Chardonnay lovers generally fall into one of two camps; those who love a 'buttery' style and those who prefer sans-dairy. Although if you’re a Chardonnay lover like me, you may be willing to run the gauntlet on a broad range of styles.
So, what is it that lends this creaminess to some Chardonnay wines?
The softer notes come from a process called ‘Malolactic Fermentation’, or MLF for short. Under the right conditions, a bacteria named Oenococcus oeni (and a few others) converts malic acid to lactic acid, resulting in a more genteel acid profile.

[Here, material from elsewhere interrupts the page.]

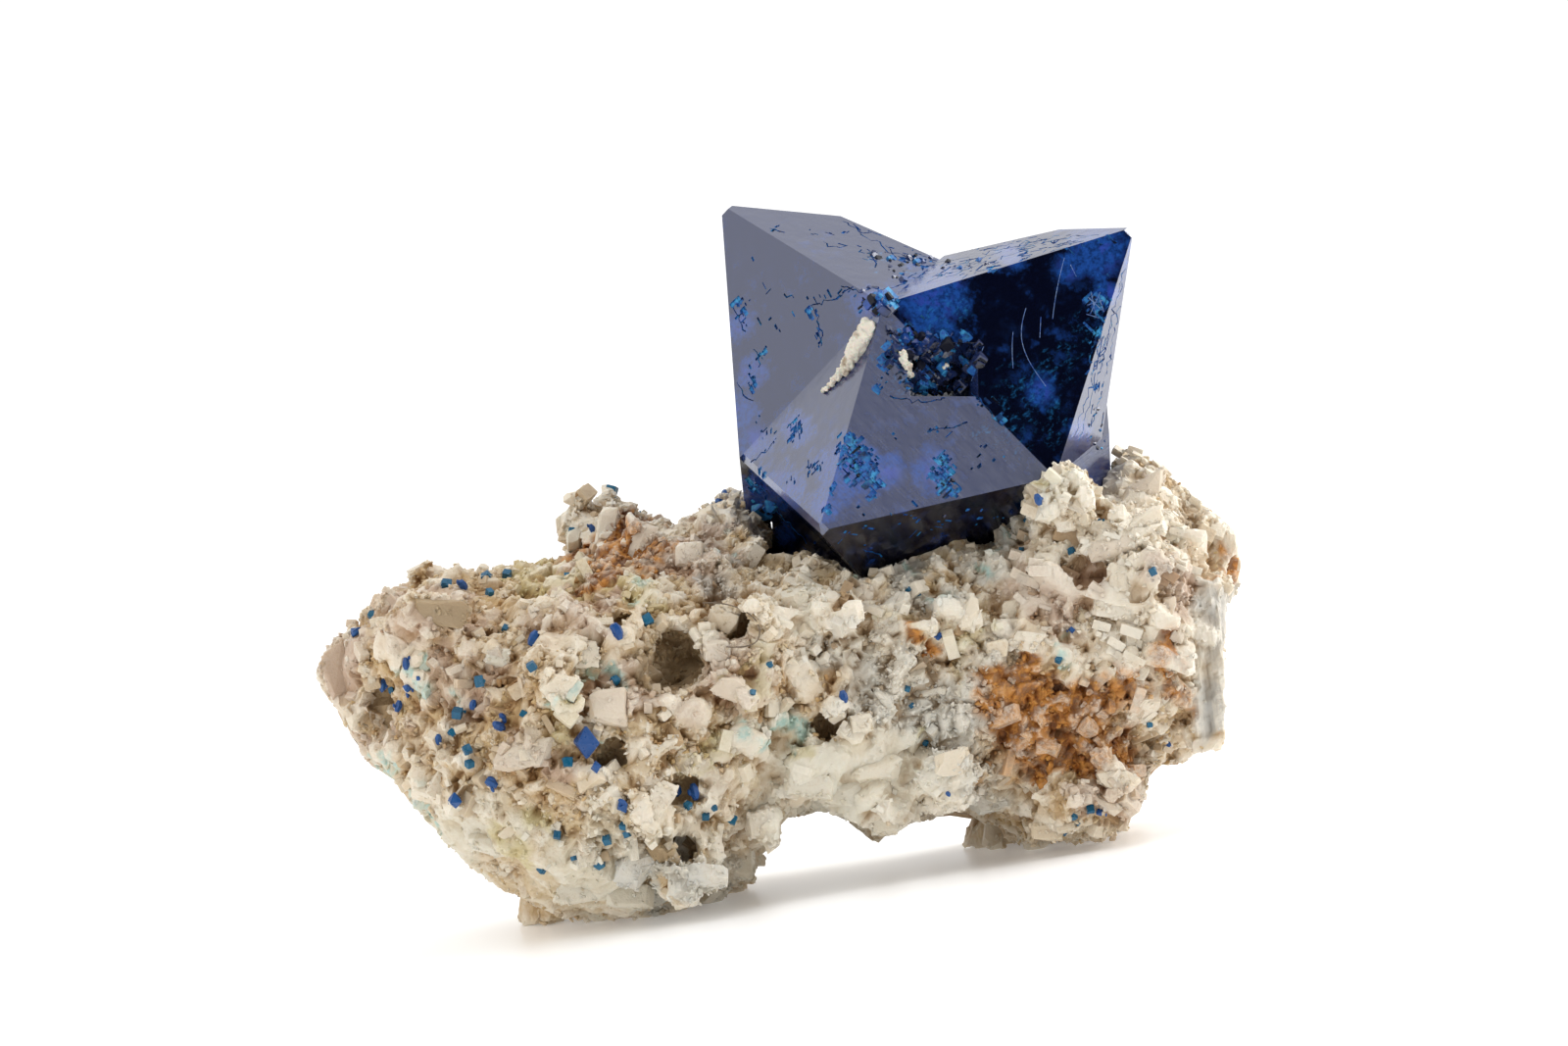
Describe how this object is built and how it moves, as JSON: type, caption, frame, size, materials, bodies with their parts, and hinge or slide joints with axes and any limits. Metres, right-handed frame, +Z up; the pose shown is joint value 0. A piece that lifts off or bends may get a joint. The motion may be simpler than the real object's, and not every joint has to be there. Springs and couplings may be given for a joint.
{
  "type": "cumengeite crystal specimen on matrix",
  "caption": "Deep blue star of intergrown pyramid crystals standing in a pale lumpy rock matrix dotted with small blue and teal crystals.",
  "frame": {"origin": "on the resting surface, under the middle of the specimen's bounding box", "axes": "+Z up, +X along the matrix from its pointed end to its blunt end, +Y away from the side with the front crystal"},
  "size_m": [0.0302, 0.0204, 0.0222],
  "materials": {
    "matrix": "rough, sugary",
    "deep_blue_crystal": "glassy, dark",
    "white_mineral": "dull, chalky",
    "royal_crystal": "glassy",
    "teal_crystal": "glassy"
  },
  "bodies": {
    "root": {"cumengeite_cluster": "deep_blue_crystal", "matrix_rock": "matrix", "white_rod": "white_mineral", "white_chip": "white_mineral", "white_speck": "white_mineral", "royal_crystal_01": "royal_crystal", "royal_crystal_02": "royal_crystal", "royal_crystal_03": "royal_crystal", "royal_crystal_04": "royal_crystal", "royal_crystal_05": "royal_crystal", "royal_crystal_06": "royal_crystal", "royal_crystal_07": "royal_crystal", "royal_crystal_08": "royal_crystal", "royal_crystal_09": "royal_crystal", "royal_crystal_10": "royal_crystal", "royal_crystal_11": "royal_crystal", "royal_crystal_12": "royal_crystal", "royal_crystal_13": "royal_crystal", "royal_crystal_14": "royal_crystal", "royal_crystal_15": "royal_crystal", "royal_crystal_16": "royal_crystal", "royal_crystal_17": "royal_crystal", "royal_crystal_18": "royal_crystal", "royal_crystal_19": "royal_crystal", "royal_crystal_20": "royal_crystal", "royal_crystal_21": "royal_crystal", "royal_crystal_22": "royal_crystal", "royal_crystal_23": "royal_crystal", "royal_crystal_24": "royal_crystal", "teal_crystal_01": "teal_crystal", "teal_crystal_02": "teal_crystal", "teal_crystal_03": "teal_crystal", "teal_crystal_04": "teal_crystal", "teal_crystal_05": "teal_crystal", "teal_crystal_06": "teal_crystal", "teal_crystal_07": "teal_crystal", "teal_crystal_08": "teal_crystal", "teal_crystal_09": "teal_crystal", "teal_crystal_10": "teal_crystal", "teal_crystal_11": "teal_crystal", "teal_crystal_12": "teal_crystal", "teal_crystal_13": "teal_crystal", "teal_crystal_14": "teal_crystal", "teal_crystal_15": "teal_crystal", "teal_crystal_16": "teal_crystal", "teal_crystal_17": "teal_crystal", "teal_crystal_18": "teal_crystal", "teal_crystal_19": "teal_crystal", "teal_crystal_20": "teal_crystal", "teal_crystal_21": "teal_crystal", "teal_crystal_22": "teal_crystal", "teal_crystal_23": "teal_crystal", "teal_crystal_24": "teal_crystal", "teal_crystal_25": "teal_crystal", "teal_crystal_26": "teal_crystal", "teal_crystal_27": "teal_crystal", "teal_crystal_28": "teal_crystal"}
  },
  "joints": []
}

Apologies for getting quite technical here, but MLF is actually a "decarboxylation" instead of a fermentation. The bacterial cell takes in malate, converts it into lactate, and releases carbon dioxide in the process.
Malic acid is the sour tartness you find in granny smith apples while Lactic acid is present in milk and dairy products. A greater amount of MLF will results in a less tart, more buttery wine.

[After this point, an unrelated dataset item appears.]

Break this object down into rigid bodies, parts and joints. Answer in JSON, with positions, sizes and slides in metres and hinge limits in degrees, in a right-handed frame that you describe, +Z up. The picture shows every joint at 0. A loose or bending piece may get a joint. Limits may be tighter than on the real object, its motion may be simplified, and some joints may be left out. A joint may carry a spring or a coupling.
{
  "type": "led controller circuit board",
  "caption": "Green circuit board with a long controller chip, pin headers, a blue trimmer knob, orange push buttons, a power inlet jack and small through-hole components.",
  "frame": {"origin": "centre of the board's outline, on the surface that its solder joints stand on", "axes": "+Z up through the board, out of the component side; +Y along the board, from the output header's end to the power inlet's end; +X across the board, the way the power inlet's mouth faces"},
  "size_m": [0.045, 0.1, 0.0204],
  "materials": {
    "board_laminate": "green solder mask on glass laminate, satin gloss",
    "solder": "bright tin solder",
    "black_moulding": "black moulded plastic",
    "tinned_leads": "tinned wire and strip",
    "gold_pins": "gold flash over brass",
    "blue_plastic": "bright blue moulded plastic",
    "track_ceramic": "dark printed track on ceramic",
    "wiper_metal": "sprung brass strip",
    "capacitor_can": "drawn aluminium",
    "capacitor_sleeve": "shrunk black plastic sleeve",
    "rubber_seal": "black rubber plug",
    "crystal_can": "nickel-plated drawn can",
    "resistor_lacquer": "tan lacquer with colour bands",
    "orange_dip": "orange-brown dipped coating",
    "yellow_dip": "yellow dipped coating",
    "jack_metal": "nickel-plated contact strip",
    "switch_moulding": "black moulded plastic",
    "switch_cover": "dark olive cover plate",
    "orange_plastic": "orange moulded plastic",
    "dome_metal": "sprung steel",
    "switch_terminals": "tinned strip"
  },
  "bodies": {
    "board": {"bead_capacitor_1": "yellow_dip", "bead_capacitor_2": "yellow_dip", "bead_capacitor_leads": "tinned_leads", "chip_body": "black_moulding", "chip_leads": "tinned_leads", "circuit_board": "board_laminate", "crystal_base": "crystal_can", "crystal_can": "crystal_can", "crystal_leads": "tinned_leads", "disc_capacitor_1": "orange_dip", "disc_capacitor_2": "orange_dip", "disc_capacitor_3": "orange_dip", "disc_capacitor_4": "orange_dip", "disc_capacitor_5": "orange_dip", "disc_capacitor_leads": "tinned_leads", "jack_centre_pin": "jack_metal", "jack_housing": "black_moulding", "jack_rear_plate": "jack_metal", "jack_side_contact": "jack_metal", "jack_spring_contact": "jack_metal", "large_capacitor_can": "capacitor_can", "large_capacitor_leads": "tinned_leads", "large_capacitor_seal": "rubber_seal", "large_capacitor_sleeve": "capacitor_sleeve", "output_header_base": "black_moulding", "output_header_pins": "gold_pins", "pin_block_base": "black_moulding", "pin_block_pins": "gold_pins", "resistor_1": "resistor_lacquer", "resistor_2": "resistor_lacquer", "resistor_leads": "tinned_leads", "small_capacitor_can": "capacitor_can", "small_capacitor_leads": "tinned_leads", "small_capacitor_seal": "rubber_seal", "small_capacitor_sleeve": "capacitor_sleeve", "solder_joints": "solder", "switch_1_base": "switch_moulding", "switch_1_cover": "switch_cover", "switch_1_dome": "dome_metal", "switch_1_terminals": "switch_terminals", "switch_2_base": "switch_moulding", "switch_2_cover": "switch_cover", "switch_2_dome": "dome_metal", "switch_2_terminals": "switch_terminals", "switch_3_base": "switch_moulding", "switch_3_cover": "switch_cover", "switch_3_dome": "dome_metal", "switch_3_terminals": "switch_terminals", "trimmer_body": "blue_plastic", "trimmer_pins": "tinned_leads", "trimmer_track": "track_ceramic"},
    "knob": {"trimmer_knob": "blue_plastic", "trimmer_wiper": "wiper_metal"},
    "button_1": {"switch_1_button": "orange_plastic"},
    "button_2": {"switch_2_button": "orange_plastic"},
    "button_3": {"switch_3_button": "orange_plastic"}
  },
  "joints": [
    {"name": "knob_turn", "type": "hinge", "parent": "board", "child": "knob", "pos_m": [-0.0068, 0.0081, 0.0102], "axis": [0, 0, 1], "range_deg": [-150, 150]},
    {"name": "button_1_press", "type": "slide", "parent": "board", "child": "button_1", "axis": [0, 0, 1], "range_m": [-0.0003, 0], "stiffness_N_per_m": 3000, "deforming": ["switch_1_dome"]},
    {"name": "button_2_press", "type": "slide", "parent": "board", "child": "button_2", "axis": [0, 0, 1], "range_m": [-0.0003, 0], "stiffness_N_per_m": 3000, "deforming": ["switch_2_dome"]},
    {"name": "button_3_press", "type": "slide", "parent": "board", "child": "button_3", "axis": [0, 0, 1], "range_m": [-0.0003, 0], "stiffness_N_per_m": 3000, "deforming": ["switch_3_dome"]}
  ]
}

However, it’s not I only acid conversion that creates this effect. Interestingly, there’s a biproduct of MLF called Diacetyl which has a nutty, toasted flavour at low concentrations and an overwhelming buttery flavour at higher concentrations.

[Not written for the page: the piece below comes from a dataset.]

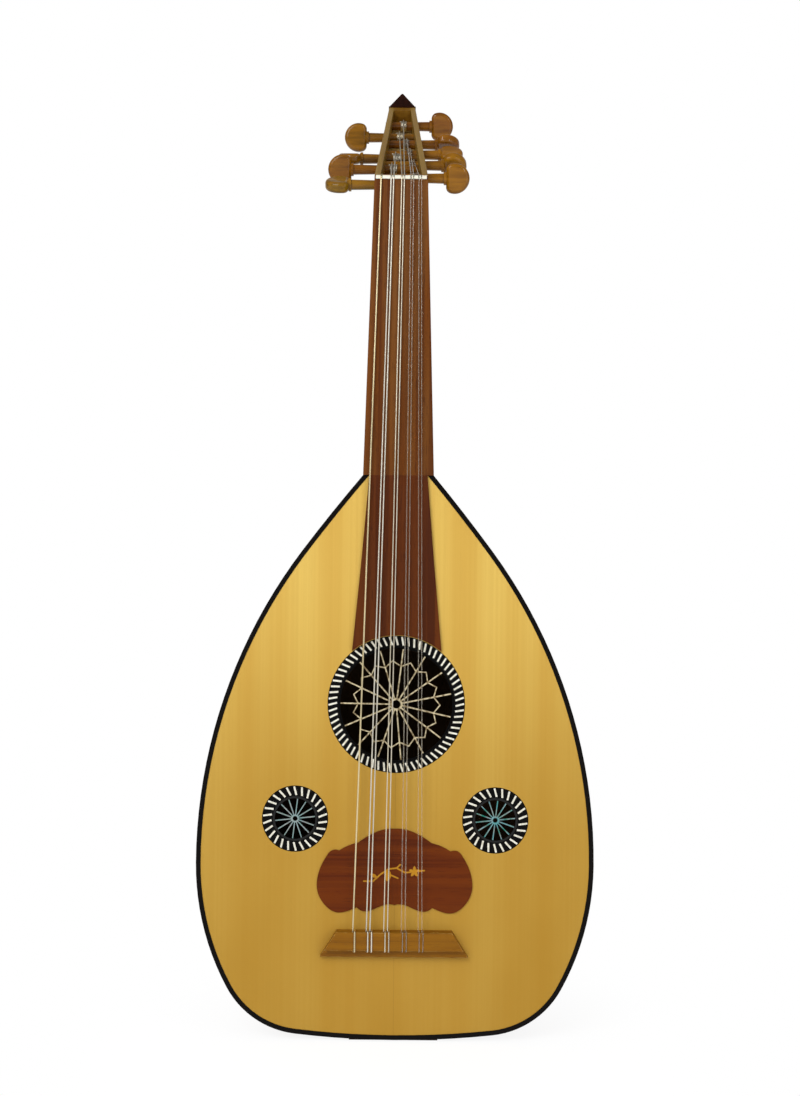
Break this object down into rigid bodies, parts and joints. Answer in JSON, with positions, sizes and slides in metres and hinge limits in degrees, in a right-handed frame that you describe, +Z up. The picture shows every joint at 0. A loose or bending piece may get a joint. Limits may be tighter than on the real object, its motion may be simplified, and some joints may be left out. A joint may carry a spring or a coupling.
{
  "type": "short-neck fretless lute",
  "caption": "Pear-shaped lute with a ribbed bowl back, inlaid rosettes, fretless neck, bent-back pegbox with turning tuning pegs, and a tied-string bridge.",
  "frame": {"origin": "on the soundboard's plane, in the middle of the nut's playing edge", "axes": "+Z up along the neck towards the pegbox, the strings face -Y, treble side +X"},
  "size_m": [0.323, 0.18, 0.8229],
  "materials": {
    "rib_dark": "satin varnish",
    "rib_light": "satin varnish",
    "peg_wood": "glossy varnish",
    "string_wound": "wound",
    "string_clear": "clear",
    "ring_black": "polished",
    "dash_white": "polished",
    "lattice_large": "ivory",
    "lattice_small": "ivory",
    "soundboard_spruce": "satin varnish",
    "edge_black": "polished",
    "brace_spruce": "raw",
    "block_wood": "raw",
    "clasp_wood": "satin varnish",
    "neck_wood": "satin varnish",
    "fingerboard_wood": "oiled",
    "nut_bone": "polished bone",
    "pegbox_wood": "satin varnish",
    "finial_wood": "polished",
    "pickguard_wood": "satin varnish",
    "inlay_wood": "satin varnish",
    "bridge_wood": "satin varnish"
  },
  "bodies": {
    "instrument": {"bridge": "bridge_wood", "edge_binding": "edge_black", "end_clasp": "clasp_wood", "fingerboard": "fingerboard_wood", "fingerboard_extension": "fingerboard_wood", "finial": "finial_wood", "neck": "neck_wood", "neck_block": "block_wood", "nut": "nut_bone", "pegbox_back": "pegbox_wood", "pegbox_cheek_left": "pegbox_wood", "pegbox_cheek_right": "pegbox_wood", "pegbox_end_block": "pegbox_wood", "pickguard": "pickguard_wood", "pickguard_inlay": "inlay_wood", "rib_01": "rib_dark", "rib_02": "rib_light", "rib_03": "rib_dark", "rib_04": "rib_light", "rib_05": "rib_dark", "rib_06": "rib_light", "rib_07": "rib_dark", "rib_08": "rib_light", "rib_09": "rib_dark", "rib_10": "rib_light", "rib_11": "rib_dark", "rib_12": "rib_light", "rib_13": "rib_dark", "rib_14": "rib_light", "rib_15": "rib_dark", "rosette_dashes_large": "dash_white", "rosette_dashes_small": "dash_white", "rosette_large": "lattice_large", "rosette_ring_large": "ring_black", "rosette_ring_small_left": "ring_black", "rosette_ring_small_right": "ring_black", "rosette_small_left": "lattice_small", "rosette_small_right": "lattice_small", "soundboard": "soundboard_spruce", "soundboard_braces": "brace_spruce", "string_01": "string_wound", "string_02": "string_wound", "string_03": "string_wound", "string_04": "string_wound", "string_05": "string_wound", "string_06": "string_clear", "string_07": "string_clear", "string_08": "string_clear", "string_09": "string_clear", "tail_block": "block_wood"},
    "peg_01_body": {"peg_01": "peg_wood"},
    "peg_02_body": {"peg_02": "peg_wood"},
    "peg_03_body": {"peg_03": "peg_wood"},
    "peg_04_body": {"peg_04": "peg_wood"},
    "peg_05_body": {"peg_05": "peg_wood"},
    "peg_06_body": {"peg_06": "peg_wood"},
    "peg_07_body": {"peg_07": "peg_wood"},
    "peg_08_body": {"peg_08": "peg_wood"},
    "peg_09_body": {"peg_09": "peg_wood"}
  },
  "joints": [
    {"name": "peg_01_turn", "type": "hinge", "parent": "instrument", "child": "peg_01_body", "pos_m": [0, 0.02096, 0.00114], "axis": [-1, 0, 0], "continuous": true},
    {"name": "peg_02_turn", "type": "hinge", "parent": "instrument", "child": "peg_02_body", "pos_m": [0, 0.03394, 0.01051], "axis": [1, 0, 0], "continuous": true},
    {"name": "peg_03_turn", "type": "hinge", "parent": "instrument", "child": "peg_03_body", "pos_m": [0, 0.04935, 0.02164], "axis": [-1, 0, 0], "continuous": true},
    {"name": "peg_04_turn", "type": "hinge", "parent": "instrument", "child": "peg_04_body", "pos_m": [0, 0.05828, 0.02807], "axis": [1, 0, 0], "continuous": true},
    {"name": "peg_05_turn", "type": "hinge", "parent": "instrument", "child": "peg_05_body", "pos_m": [0, 0.07045, 0.03685], "axis": [-1, 0, 0], "continuous": true},
    {"name": "peg_06_turn", "type": "hinge", "parent": "instrument", "child": "peg_06_body", "pos_m": [0, 0.07937, 0.0433], "axis": [1, 0, 0], "continuous": true},
    {"name": "peg_07_turn", "type": "hinge", "parent": "instrument", "child": "peg_07_body", "pos_m": [0, 0.10006, 0.05822], "axis": [1, 0, 0], "continuous": true},
    {"name": "peg_08_turn", "type": "hinge", "parent": "instrument", "child": "peg_08_body", "pos_m": [0, 0.11426, 0.06847], "axis": [-1, 0, 0], "continuous": true},
    {"name": "peg_09_turn", "type": "hinge", "parent": "instrument", "child": "peg_09_body", "pos_m": [0, 0.13941, 0.08662], "axis": [1, 0, 0], "continuous": true}
  ]
}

Winemakers are quite judicious with the percentage of MLF they allow to occur in their Chardonnays, stopping the conversion at the optimal point by adding sulphur and cooling the wine. Many winemakers prefer to not allow any MLF at all, it all comes down to target wine style.
California has embraced the buttery Chardonnay and many brands even use a direct reference to “butter” on their label.
As for Margaret River, you’ll find the full range of Chardonnays on offer. One thing’s for sure though, no matter how much MLF, this varietal is a true hero of this region in all its forms.